US Patent and Trademark Office Director John Squires signaled an eagerness to encourage patenting AI innovations by striking down a tribunal’s line of reasoning he warned would render much of the technology unprotectable.
“Categorically excluding AI innovations from patent protection in the United States jeopardizes America’s leadership in this critical emerging technology,” Squires said in a ruling issued Sept. 26, four days after he was sworn in.
His opinion vacated part of a Patent Trial and Appeal Board’s decision affirming denial of an application covering training machine learning models, assigned to
The opinion is a signpost that Squires plans to do his “absolute best” to leverage AI and continue the “larger US agenda and business purpose” of pushing innovation in the technology, said Bryce Barcelo of Barcelo Law PLLC.
“This is his drawing a line in the sand to say that his patent office will not categorically reject patent applications which are drawn to AI, and any attempt to do so will be met with a swift pen directly from his hand,” Barcelo said.
Squires has previously voiced his interest in broadening patent eligibility, including during his Senate confirmation hearing. Section 101 of the Patent Act allows “any new and useful process, machine, manufacture, or composition of matter” to be patented. Laws of nature, mathematical concepts, algorithms, and other abstract ideas aren’t patentable, which sometimes poses a problem for software-related inventions.
That’s why Squires’ decision is encouraging for AI inventors, attorneys said. The director criticized the original PTAB panel’s patent-eligibility analysis, saying it “essentially equated any machine learning with an unpatentable ‘algorithm.’”
“The fact that he chose to issue this opinion in the first week of his administration signaled that he finds patent eligibility something important to focus on and perhaps reform,” said Kevin Schubert, a principal at McKool Smith.
The move fits with the Trump administration’s broad push for policies to boost US dominance in AI, including its call for an acceleration of AI innovation in an action plan released in July.
It also aligns with the PTO’s activity in other technological fields. An agency spokesperson pointed to the first two patents Squires issued in his tenure—one covering cryptocurrency technology, and the other medical diagnostics—and said the AI decision is “squarely in line” with them.
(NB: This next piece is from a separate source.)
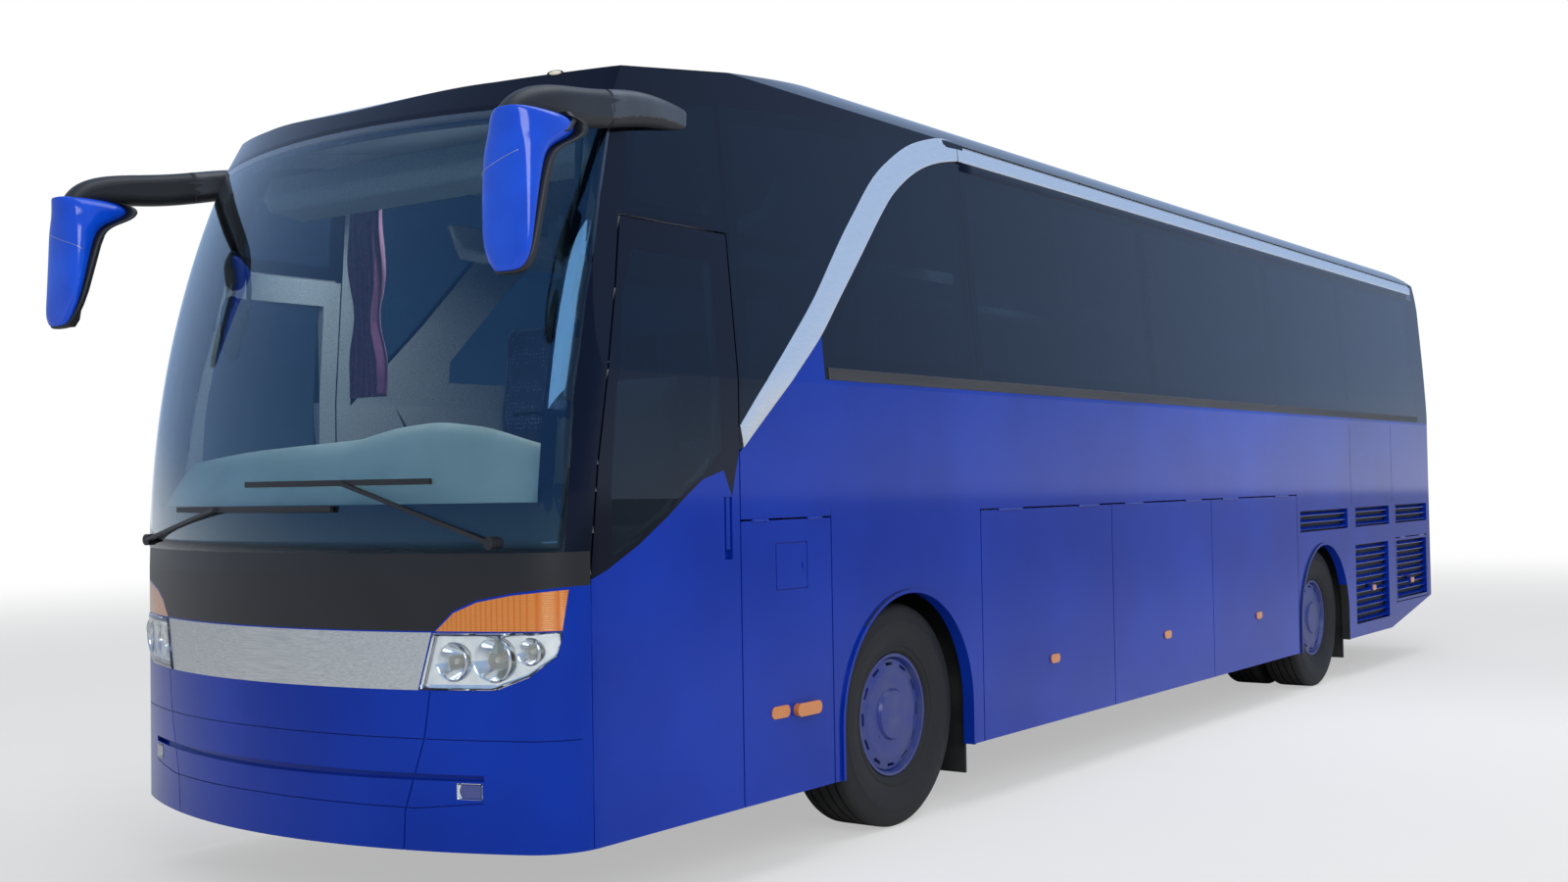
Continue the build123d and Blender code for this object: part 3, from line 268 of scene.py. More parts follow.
def castings_and_mouldings():
    # Stone-chip enamel over cast and pressed steel: dull black, lightly pebbled and dusty.
    coat("cast_black", "1B1C1E", {"Roughness": 0.6, "IOR": 1.5},
         (6.0, 5.0), "161719", "2B2A28", (0.4, 0.75), (0.5, 0.75), ((220.0, 2.0), 0.4))
    # Glass-filled nylon, moulded with a spark-eroded grain: charcoal, low sheen.
    coat("moulded_black", "17181B", {"Roughness": 0.5, "IOR": 1.53},
         (5.0,), "141518", "1D1E22", bump=((1 / 0.0025, 1.0), 0.12))
    # ABS arm covers, moulded and painted satin grey over the black.
    coat("moulded_grey", "3C3F46", {"Roughness": 0.36, "IOR": 1.5},
         (5.0,), "34373D", "464A52", bump=((1 / 0.003, 1.0), 0.08))
    # PVC skin foamed on to the dashboard: light grey-green, hide-grained, nearly matt.
    coat("dash_skin", "CBD6CC", {"Roughness": 0.55, "IOR": 1.52}, (3.0,), "C2CEC4", "D4DED6",
         bump=(("Voronoi", {"Scale": 1 / 0.005}, "Distance"), 0.3))
    # Carbon-black tyre rubber, cured in a steel mould: brown-black, dry on the tread, waxy on the wall.
    coat("road_rubber", "18181A", {"Roughness": 0.72, "IOR": 1.52},
         (9.0, 5.0), "131314", "242220", (0.4, 0.75), (0.6, 0.85), ((400.0, 2.0), 0.25))
    # Fabric-reinforced chloroprene bellows: matt black with the cord faintly showing.
    coat("bellows_rubber", "141415", {"Roughness": 0.7, "IOR": 1.52},
         ("Wave", {"Scale": 80.0, "Distortion": 0.6}, "Fac"), "111112", "1B1B1C", bump=(None, 0.3))
    # Extruded EPDM glazing gasket: dense black with a dry sheen.
    coat("gasket_rubber", "0D0D0E", {"Roughness": 0.55, "IOR": 1.52},
         (30.0, 3.0, 0.5, (0.1, 1, 1)), "0B0B0C", "141415")
    # Co-extruded PVC waist moulding: dark grey-brown.
    coat("waist_moulding", "36322F", {"Roughness": 0.45, "IOR": 1.53},
         (12.0, 3.0, 0.5, (0.08, 1, 1)), "302D2B", "3D3936")


PRISM = (1 / 0.011, 1 / 0.011, 1 / 0.008)     # prisms in a metre: 11 mm wide and 8 mm high


def prism_lens(name, low, high):
    """Acrylic lamp lens moulded with a grid of prisms on its back; its colour is painted light and shade,
    darker at each prism's edges and lighter in its middle.
    """
    tree, shader = finish(name, low, {"Transmission Weight": 0.25, "Roughness": 0.12, "IOR": 1.49,
                                      "Coat Weight": 1.0, "Coat Roughness": 0.03})
    place = add(tree, "ShaderNodeTexCoord")
    cells = add(tree, "ShaderNodeMapping", {"Scale": PRISM}, {"Vector": place.outputs["Object"]})
    split = add(tree, "ShaderNodeSeparateXYZ", links={"Vector": cells.outputs["Vector"]})
    across = add(tree, "ShaderNodeMath", {"operation": "ADD"}, {0: split.outputs["X"], 1: split.outputs["Y"]})
    waves = [add(tree, "ShaderNodeMath", {"operation": "PINGPONG", 1: 0.5}, {0: source}).outputs["Value"]
             for source in (across.outputs["Value"], split.outputs["Z"])]
    least = add(tree, "ShaderNodeMath", {"operation": "MINIMUM"}, {0: waves[0], 1: waves[1]})
    # painted light and shade: each prism's edges are darkened and its middle lightened
    tint(tree, shader, least.outputs["Value"], low, high, (0.02, 0.3))
    relief(tree, shader, least.outputs["Value"], 2.0 * MM)


def lamps():
    # Polycarbonate headlamp lens, moulded and hard-coated: water-clear with a sharp gloss.
    tree, shader = finish("clear_lens", "F2F6F8",
                          {"Transmission Weight": 1.0, "Roughness": 0.02, "IOR": 1.58})
    relief(tree, shader, value(tree, (12.0, 1.0)), 0.3 * MM)
    # Vacuum-metallised reflector: aluminium flashed on moulded plastic, mirror-bright and faintly uneven.
    tree, shader = coat("lamp_plate", "F8FAFB", {"Metallic": 1.0, "Roughness": 0.14}, (20.0,),
                        "E6EAED", "F6F8F9")
    spread(tree, shader, value(tree, (35.0,)), 0.1, 0.2)
    # Orange and red acrylic, each moulded with prisms that break the light into a fine grid.
    prism_lens("orange_lens", "F07C12", "FFA63C")
    prism_lens("red_lens", "7A0508", "C41216")
    # Warm white opal acrylic, moulded.
    coat("opal_lens", "F2E6CC", {"Roughness": 0.2, "IOR": 1.49, "Coat Weight": 1.0}, (60.0,),
         "E9DABB", "F8EFDA")


def cloth_and_trim():
    # Wool-nylon moquette, cut-pile woven: slate blue with a small even fleck.
    coat("moquette", "2C3450", {"Roughness": 0.9, "Sheen Weight": 0.35, "Sheen Roughness": 0.4},
         ("Voronoi", {"Scale": 1 / 0.022, "Randomness": 0.35}, "Distance"), "5B6488", "262C44", (0.12, 0.3),
         bump=((1 / 0.0022, 2.0), 0.6))
    # Flat-woven polyester cover on the driver's seat: mid grey, fine ribs 4 mm apart.
    coat("driver_cloth", "5A5E64", {"Roughness": 0.88, "Sheen Weight": 0.25},
         ("Wave", {"Scale": 1 / 0.004 / 6.28, "Distortion": 0.3, "bands_direction": "Y"}, "Fac"),
         "4C5056", "6A6E74", bump=(None, 0.5))
    # Plain-woven polyester curtain, dyed plum, its threads 3 mm apart: soft, slightly translucent.
    coat("curtain_cloth", "5E2C4E", {"Roughness": 0.85, "Sheen Weight": 0.3, "Transmission Weight": 0.1},
         (1 / 0.003, 1.0, 0.5, (1, 1, 0.15)), "522545", "6E365C", bump=(None, 0.3))
    # Needle-felt lining glued to the cabin's panels: cool mid grey, matt.
    coat("cabin_lining", "8E9296", {"Roughness": 0.95, "IOR": 1.45},
         (1 / 0.006, 4.0), "82868A", "9A9EA2", bump=(None, 0.5))
    # PVC floor covering with a flecked wear layer: dark grey, slightly scuffed.
    coat("studded_floor", "303236", {"Roughness": 0.6, "IOR": 1.52},
         ("Voronoi", {"Scale": 1 / 0.012}, "Distance"), "4A4D52", "2A2C30", (0.05, 0.25))
    # Silvered float glass: a clean mirror with a thin bluish edge.
    coat("mirror_glass", "DDE6EA", {"Metallic": 1.0, "Roughness": 0.02}, (3.0,), "D6E0E5", "E2EAEE")
    # Chrome-plated zinc, satin: bezels, door arms and rails.
    coat("satin_chrome", "C8CBCE", {"Metallic": 1.0, "Roughness": 0.18}, (40.0,), "BEC2C6", "D2D5D8")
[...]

Squires said during a signing ceremony for those two patents that the PTO is “open for business—especially for the technologies of tomorrow.”
AI Patent Eligibility
The patent examiner’s rejection of the application from inventor Guillaume Desjardins and five others turned on a separate question of patentability: the obviousness of the invention. On appeal, the PTAB affirmed that rejection and added reasoning that the invention wasn’t in an eligible category for patenting. Squires vacated that portion of the decision while allowing the other justifications for the rejection to stand.
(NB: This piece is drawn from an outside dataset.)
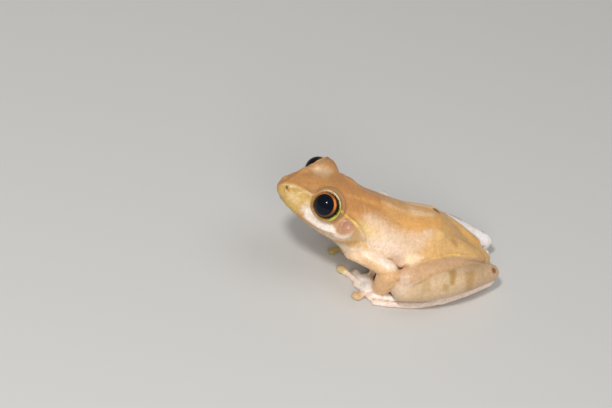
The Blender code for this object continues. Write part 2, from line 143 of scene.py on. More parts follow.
def length(name, description, default):
    return bpy.props.FloatProperty(
        name=name, description=description, default=default, min=0, unit="LENGTH",
        subtype="DISTANCE", precision=5,
    )


def power(name, description, default):
    return bpy.props.FloatProperty(
        name=name, description=description, default=default, min=0, unit="POWER"
    )


class FrogSkinSettings(bpy.types.PropertyGroup):
    grain: length("Grain", "Side of the cells that the skin is made from", 0.25 * MM)
    bridge: length("Bridge", "How far the solids swell to close the gaps between them", 0.2 * MM)
    granule: length("Granule", "Width of the small grains of the skin", 0.34 * MM)
    relief: length("Relief", "Height of the small grains of the skin", 0.03 * MM)
    roughness: bpy.props.FloatProperty(
        name="Roughness", description="Roughness under the wet film", default=0.46, min=0, max=1
    )
    back: tint("Back", "Orange tan of the crown", (0.57, 0.28, 0.095))
    # The paints, in the order in which they lie over the back's tint and over each other
    dorsum: tint("Mid back", "Paler tan of the middle of the back", (0.75, 0.415, 0.155))
    rump: tint("Rump", "Brown tan of the rump", (0.77, 0.44, 0.145))
    flank: tint("Flank", "Pinkish beige of the flanks", (0.86, 0.62, 0.43))
    rear_flank: tint("Rear flank", "Ochre tan of the rear flank", (0.78, 0.49, 0.20))
    belly: tint("Belly", "Pale underside", (0.88, 0.73, 0.53))
    neck: tint("Neck", "Orange tan of the neck", (0.62, 0.29, 0.097))
    hump: tint("Hump", "Pale tan of the hump of the back", (0.90, 0.63, 0.36))
    orange: tint("Orange band", "Orange bands along the back", (0.82, 0.43, 0.135))
    # Pinkish white of the fore flank; the same paint is a painted highlight on the sacral bump
    cream: tint("Flank cream", "Pinkish white of the fore flank", (0.94, 0.75, 0.60))
    groin: tint("Groin", "Yellow cream before the thigh", (0.98, 0.84, 0.56))
    thigh: tint("Thigh", "Pinkish tan of the thighs", (0.67, 0.42, 0.235))
    shank: tint("Shank", "Cream tan of the shanks", (0.68, 0.49, 0.30))
    upper_arm: tint("Upper arm", "Tan of the upper arms", (0.86, 0.56, 0.31))
    # Painted highlight: cream white along the upper arm's top
    arm_pale: tint("Pale arm", "Cream white of the upper arm's top", (0.93, 0.74, 0.56))
    forearm: tint("Forearm", "Orange tan of the forearms", (0.86, 0.53, 0.265))
    hand: tint("Hand", "Lilac cream of the hands", (0.84, 0.68, 0.55))
    foot: tint("Foot", "Pinkish tan of the feet", (0.98, 0.80, 0.69))
    shank_rear: tint("Shank rear", "Browner end of the shanks", (0.63, 0.42, 0.245))
    knee: tint("Knee", "Pinkish cream of the knees", (0.72, 0.56, 0.44))
    # Painted highlight: whitish sheen on the far heel, shank and elbow
    white_limb: tint("White limb", "Whitish skin of the right heel and elbow", (0.83, 0.80, 0.81))
    bar: tint("Bar", "Greenish brown bars of the legs", (0.44, 0.26, 0.08))
    # White band along the toes; the same paint is a painted highlight on the elbow, the foot's
    # lower strip and the inner finger
    toe_white: tint("White toe", "White band along the toes", (0.88, 0.82, 0.77))
    disc: tint("Disc", "Greenish cream of the end discs", (0.66, 0.51, 0.245))
    disc_rim: tint("Disc rim", "Peach rim of the end discs", (0.78, 0.42, 0.26))
    tip: tint("Tip", "Dark red tip of one finger", (0.20, 0.06, 0.05))
    # The far fingers' olive yellow: partly their own colour, partly painted shade under the chin
    olive: tint("Olive finger", "Olive yellow of the far fingers", (0.50, 0.38, 0.11))
    heel: tint("Heel", "Reddish brown spot on the heel", (0.28, 0.11, 0.05))
    snout: tint("Snout side", "Ochre of the side of the snout", (0.63, 0.41, 0.13))
    snout_pale: tint("Snout patch", "Beige patches of the side of the snout", (0.73, 0.53, 0.27))
    cheek: tint("Cheek", "Pinkish tan skin round the ear", (0.62, 0.385, 0.19))
    cheek_pale: tint("Cheek low", "Pinkish white under the ear", (0.94, 0.78, 0.68))
    # White of the upper lip; the same paint is a painted highlight on the nostril's rim
    lip: tint("Lip", "White of the upper lip", (0.90, 0.80, 0.71))
    lower_lip: tint("Lower lip", "Lilac band under the mouth", (0.58, 0.46, 0.33))
    lip_shade: tint("Lip shade", "Grey brown line of the mouth", (0.30, 0.22, 0.15))
    tympanum: tint("Tympanum", "Pinkish brown of the ear disc", (0.58, 0.30, 0.19))
    ear_yellow: tint("Ear yellow", "Yellow cream behind the ear", (0.97, 0.69, 0.28))
    throat: tint("Throat", "Lilac beige of the throat", (0.94, 0.75, 0.54))
    # Painted shade along the underside edges of the snout, jaw and throat, tinted olive as by light
    # thrown up from below
    jaw: tint("Jaw edge", "Olive yellow edge of the lower jaw", (0.44, 0.32, 0.075))
    fold: tint("Throat fold", "Orange brown fold behind the jaw", (0.60, 0.34, 0.09))
    ear_rim: tint("Ear rim", "Brown upper rim of the ear disc", (0.42, 0.21, 0.10))
    # Painted highlight: a pale pink gleam laid on the ear disc
    glint: tint("Ear gleam", "Pale pink gleam of the ear disc", (0.88, 0.68, 0.62))
    lid_dome: tint("Lid dome", "Beige of the lids towards the crown", (0.62, 0.42, 0.24))
    lid: tint("Lid", "Tan of the lids' ring", (0.56, 0.34, 0.13))
    lid_edge: tint("Lid edge", "Cream edge of the lids", (0.92, 0.79, 0.48))
    lid_green: tint("Lid green", "Yellow green edge of the lids", (0.55, 0.52, 0.08))
    lid_line: tint("Lid fold", "Brown line round the lids", (0.28, 0.15, 0.065))
    # Painted shade in the folds between limbs and between the foot's strips
    crease: tint("Crease", "Brown of the folds between limbs", (0.38, 0.20, 0.09))
    yellow: tint("Yellow line", "Yellow lines and marks", (0.95, 0.62, 0.15))
    # Dark specks of the back; the same paint is painted shade in the nostril and over the far lid's
    # dome
    speck: tint("Speck", "Dark specks of the back", (0.20, 0.10, 0.05))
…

He said the case demonstrates how other sections of patent law beyond eligibility—including how “novel” or “nonobvious” the invention is—are the “traditional and appropriate tools to limit patent protection to its proper scope.”
While some attorneys said they view Squires’ decision as opening the door for more AI-related patent applications, Barcelo said it’s more of a reminder that the technology is patentable rather than a broadening of eligibility.
Software-related patenting has always carried uncertainty, he said, suggesting Squires wants people to be “unafraid” to seek out AI-related patents.
“As he sees it—rightfully so—is that in order to have innovation in a particular technological area like AI, you need to have ways to protect those innovations,” Barcelo said.
Director Input
Squires’ decision could lead to a reduction in the number of AI-related applications rejected on eligibility grounds, attorney Babak Akhlaghi of NovoTechIP International PLLC said.
The PTO provided examiners guidance on AI inventions’ eligibility in July 2024. But Squires’ said in his opinion that Section 101 jurisprudence has been “confusing.” Akhlaghi said it’s been hard to predict whether a patent examiner would reject a claim on eligibility grounds.
“If we have a top-down approach where a leader of the USPTO says, ‘This is the guideline, this is the reminder, this is a case that was 101-rejected that shouldn’t have been rejected,’ I think the different examining units will look at that and will have a more consistent approach,” Akhlaghi said.
But Charles Duan, an assistant professor at American University’s Washington College of Law, said it typically hasn’t been the role of political appointees such as the PTO director to decide “substantive questions of patent law.”
“This suggests to me that the office of Director is seeking to become a new locus of power not just over policy but also over the doctrines of patentability themselves,” Duan said in an email. “That seems a big change compared to the traditional roles in which Congress sets the standards and courts interpret them.”